Manufacturing of a hybrid die for aluminium extrusion using additive manufacturing from H13 tool steel

Subtractive manufacturing constraints in aluminium hot extrusion die production limit both the design complexity and repairability of worn dies. This research explored the application of metal additive manufacturing (AM) by processing H13 tool steel using powder bed fusion – laser beam (PBF-LB) to address these limitations. The objective of this project aimed to construct a hybrid extrusion die using the hybrid manufacturing method developed in this study. This approach entails depositing PBF-LB-processed H13 (PBF-LB-H13) powder onto a wrought H13 substrate shaped by subtractive methods. This process challenges the prevailing view of H13 as non-weldable and combines the advantages of both AM and subtractive techniques to produce composite dies.

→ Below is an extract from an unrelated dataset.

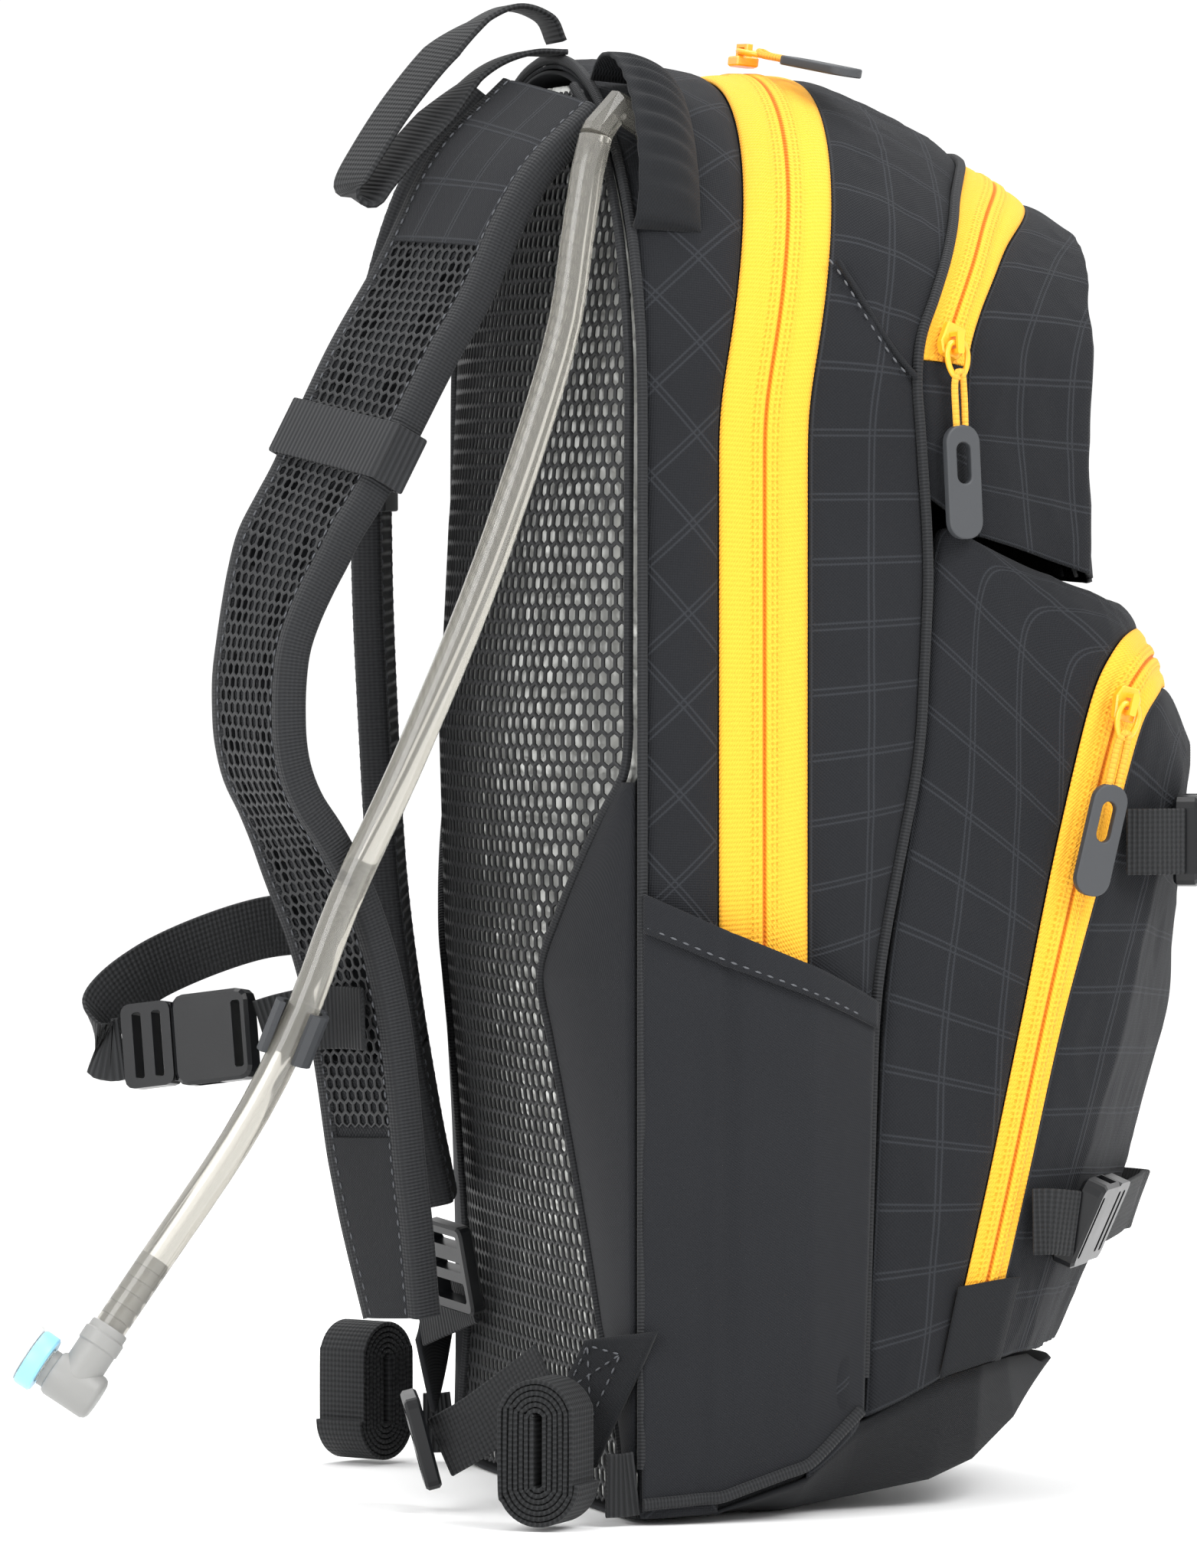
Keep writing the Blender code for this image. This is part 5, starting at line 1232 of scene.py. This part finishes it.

The study began by optimising PBF-LB parameters to fabricate dense H13 components, essential for robust hybrid dies. Building upon this optimisation, further refinements targeted at the initial three layers were implemented to strengthen the interfacial bonding of the hybrid components. Initially, these components exhibited varying microstructures between the PBF-LB-H13 and wrought sides. Through austenitizing, quenching, and tempering, the microstructure was homogenised, resulting in a consistent tempered martensite microstructure across the entire hybrid structure. Tensile tests conducted on these homogenised samples revealed that fractures occurred within the PBF-LB-H13 region, not at the interface, affirming the strength of the bond. The tests demonstrated an ultimate tensile strength of 1717 MPa and an elongation at fracture of 9.42%, notably surpassing that of standalone PBF-LB-H13 samples treated similarly. A hybrid extrusion die, constructed through this approach, underwent field testing and proved resilient to the operational demands of aluminium profile manufacturing. The ability of the die to withstand these conditions validates the use of PBF-LB in creating dies that, when worn, can be repaired by removing the affected area and depositing new H13 material. This research presents a sustainable solution that could significantly reduce the need for complete die replacement, enhancing the longevity and cost-effectiveness of die usage in the industry.